Given request:
Read the material below and tally how many lines hold the word "parts", giving the number and nothing else.

Supplied information:
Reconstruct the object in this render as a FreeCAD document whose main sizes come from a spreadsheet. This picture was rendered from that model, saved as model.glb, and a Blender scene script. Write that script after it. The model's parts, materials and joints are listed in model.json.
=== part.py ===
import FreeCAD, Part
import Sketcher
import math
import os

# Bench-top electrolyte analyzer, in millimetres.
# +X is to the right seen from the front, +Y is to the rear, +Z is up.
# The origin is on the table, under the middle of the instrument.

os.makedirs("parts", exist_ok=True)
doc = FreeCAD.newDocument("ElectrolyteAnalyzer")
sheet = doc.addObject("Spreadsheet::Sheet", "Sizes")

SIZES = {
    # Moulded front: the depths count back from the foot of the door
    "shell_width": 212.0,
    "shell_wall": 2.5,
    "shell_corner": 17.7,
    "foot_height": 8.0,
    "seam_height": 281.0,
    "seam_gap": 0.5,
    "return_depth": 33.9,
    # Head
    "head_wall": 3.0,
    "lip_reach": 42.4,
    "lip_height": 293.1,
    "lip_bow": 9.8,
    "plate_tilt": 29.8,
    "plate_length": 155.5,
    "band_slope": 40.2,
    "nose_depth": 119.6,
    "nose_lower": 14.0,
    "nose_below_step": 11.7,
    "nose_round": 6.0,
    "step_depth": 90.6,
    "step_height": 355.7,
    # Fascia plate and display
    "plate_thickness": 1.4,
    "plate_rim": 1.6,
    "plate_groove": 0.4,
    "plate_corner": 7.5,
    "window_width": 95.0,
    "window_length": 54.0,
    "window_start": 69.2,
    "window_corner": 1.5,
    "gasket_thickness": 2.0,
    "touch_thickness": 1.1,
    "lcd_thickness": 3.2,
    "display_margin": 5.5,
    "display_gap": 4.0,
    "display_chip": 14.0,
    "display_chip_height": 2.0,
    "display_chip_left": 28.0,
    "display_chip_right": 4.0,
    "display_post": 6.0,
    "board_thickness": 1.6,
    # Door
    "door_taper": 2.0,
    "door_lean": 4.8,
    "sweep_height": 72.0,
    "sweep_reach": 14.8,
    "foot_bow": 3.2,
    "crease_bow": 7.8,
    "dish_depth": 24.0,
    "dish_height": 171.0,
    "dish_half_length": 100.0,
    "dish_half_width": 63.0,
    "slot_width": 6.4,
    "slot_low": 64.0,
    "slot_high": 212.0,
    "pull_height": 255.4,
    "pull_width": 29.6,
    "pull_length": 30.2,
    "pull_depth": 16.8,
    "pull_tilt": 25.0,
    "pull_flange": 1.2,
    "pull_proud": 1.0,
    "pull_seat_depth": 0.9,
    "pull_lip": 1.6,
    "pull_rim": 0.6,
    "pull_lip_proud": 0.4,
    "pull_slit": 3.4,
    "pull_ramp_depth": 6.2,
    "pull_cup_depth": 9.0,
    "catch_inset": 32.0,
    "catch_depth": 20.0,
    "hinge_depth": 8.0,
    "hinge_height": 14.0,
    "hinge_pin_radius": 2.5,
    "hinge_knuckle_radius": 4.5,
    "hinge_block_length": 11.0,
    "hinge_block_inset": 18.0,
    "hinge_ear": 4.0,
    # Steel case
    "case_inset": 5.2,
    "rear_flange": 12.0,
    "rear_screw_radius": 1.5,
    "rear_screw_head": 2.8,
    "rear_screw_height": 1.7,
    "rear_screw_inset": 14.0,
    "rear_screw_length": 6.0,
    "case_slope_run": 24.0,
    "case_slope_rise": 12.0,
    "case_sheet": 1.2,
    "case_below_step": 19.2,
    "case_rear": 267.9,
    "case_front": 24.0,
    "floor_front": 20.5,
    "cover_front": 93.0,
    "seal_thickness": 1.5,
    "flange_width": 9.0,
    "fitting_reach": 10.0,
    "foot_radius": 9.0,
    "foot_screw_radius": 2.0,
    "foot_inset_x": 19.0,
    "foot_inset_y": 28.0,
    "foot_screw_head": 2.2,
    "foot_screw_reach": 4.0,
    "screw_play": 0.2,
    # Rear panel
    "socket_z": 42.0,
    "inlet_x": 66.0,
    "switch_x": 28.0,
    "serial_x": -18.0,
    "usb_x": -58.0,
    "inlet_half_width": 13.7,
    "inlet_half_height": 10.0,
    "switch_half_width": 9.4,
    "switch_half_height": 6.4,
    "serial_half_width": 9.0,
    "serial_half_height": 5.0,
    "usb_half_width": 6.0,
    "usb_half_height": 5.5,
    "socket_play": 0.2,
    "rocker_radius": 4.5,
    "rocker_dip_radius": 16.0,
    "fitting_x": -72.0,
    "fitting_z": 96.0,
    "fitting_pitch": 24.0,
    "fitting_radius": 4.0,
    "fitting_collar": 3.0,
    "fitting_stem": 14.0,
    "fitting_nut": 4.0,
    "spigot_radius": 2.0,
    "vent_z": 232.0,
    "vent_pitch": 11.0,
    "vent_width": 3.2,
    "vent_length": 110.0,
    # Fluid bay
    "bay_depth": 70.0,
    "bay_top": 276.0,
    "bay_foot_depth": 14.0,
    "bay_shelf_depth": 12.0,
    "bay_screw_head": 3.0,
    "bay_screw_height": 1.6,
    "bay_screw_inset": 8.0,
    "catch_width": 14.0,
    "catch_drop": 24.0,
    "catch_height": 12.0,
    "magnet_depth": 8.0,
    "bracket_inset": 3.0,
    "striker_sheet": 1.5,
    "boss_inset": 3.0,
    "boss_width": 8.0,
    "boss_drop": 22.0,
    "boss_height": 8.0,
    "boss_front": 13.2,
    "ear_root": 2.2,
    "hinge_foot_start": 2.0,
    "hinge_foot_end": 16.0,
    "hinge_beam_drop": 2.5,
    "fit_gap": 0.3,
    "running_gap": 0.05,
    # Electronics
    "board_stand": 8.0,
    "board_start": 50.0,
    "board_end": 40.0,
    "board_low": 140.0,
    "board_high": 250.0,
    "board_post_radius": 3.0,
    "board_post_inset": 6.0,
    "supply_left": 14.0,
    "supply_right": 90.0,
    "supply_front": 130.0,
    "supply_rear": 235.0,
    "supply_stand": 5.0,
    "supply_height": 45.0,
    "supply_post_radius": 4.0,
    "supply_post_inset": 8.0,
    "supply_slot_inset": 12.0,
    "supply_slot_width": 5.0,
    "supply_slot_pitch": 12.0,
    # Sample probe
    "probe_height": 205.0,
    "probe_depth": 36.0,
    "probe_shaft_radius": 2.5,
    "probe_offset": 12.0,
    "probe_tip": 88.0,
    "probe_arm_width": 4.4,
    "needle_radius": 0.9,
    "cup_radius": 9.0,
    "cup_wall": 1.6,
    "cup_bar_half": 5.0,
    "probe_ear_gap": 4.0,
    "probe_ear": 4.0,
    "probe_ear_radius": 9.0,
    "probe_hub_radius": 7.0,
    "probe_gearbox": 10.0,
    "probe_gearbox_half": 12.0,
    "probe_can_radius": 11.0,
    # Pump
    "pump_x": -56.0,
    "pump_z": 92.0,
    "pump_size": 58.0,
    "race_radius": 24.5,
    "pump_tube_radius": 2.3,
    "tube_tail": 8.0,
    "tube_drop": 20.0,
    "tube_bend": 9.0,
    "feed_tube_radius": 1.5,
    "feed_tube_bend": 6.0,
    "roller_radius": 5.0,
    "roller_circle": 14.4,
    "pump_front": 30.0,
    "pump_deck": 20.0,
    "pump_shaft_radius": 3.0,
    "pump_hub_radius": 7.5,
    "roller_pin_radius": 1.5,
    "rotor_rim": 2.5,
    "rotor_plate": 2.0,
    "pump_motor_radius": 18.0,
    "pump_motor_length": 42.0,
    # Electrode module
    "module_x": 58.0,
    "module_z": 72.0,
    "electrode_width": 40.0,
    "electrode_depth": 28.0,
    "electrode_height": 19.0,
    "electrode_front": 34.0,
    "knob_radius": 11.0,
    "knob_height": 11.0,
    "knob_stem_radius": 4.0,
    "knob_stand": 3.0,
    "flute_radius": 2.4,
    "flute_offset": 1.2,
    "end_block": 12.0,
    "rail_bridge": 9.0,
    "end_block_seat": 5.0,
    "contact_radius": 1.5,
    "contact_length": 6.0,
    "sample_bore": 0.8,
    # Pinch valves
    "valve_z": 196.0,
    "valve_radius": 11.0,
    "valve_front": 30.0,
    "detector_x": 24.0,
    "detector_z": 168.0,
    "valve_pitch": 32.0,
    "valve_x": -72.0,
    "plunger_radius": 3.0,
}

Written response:
2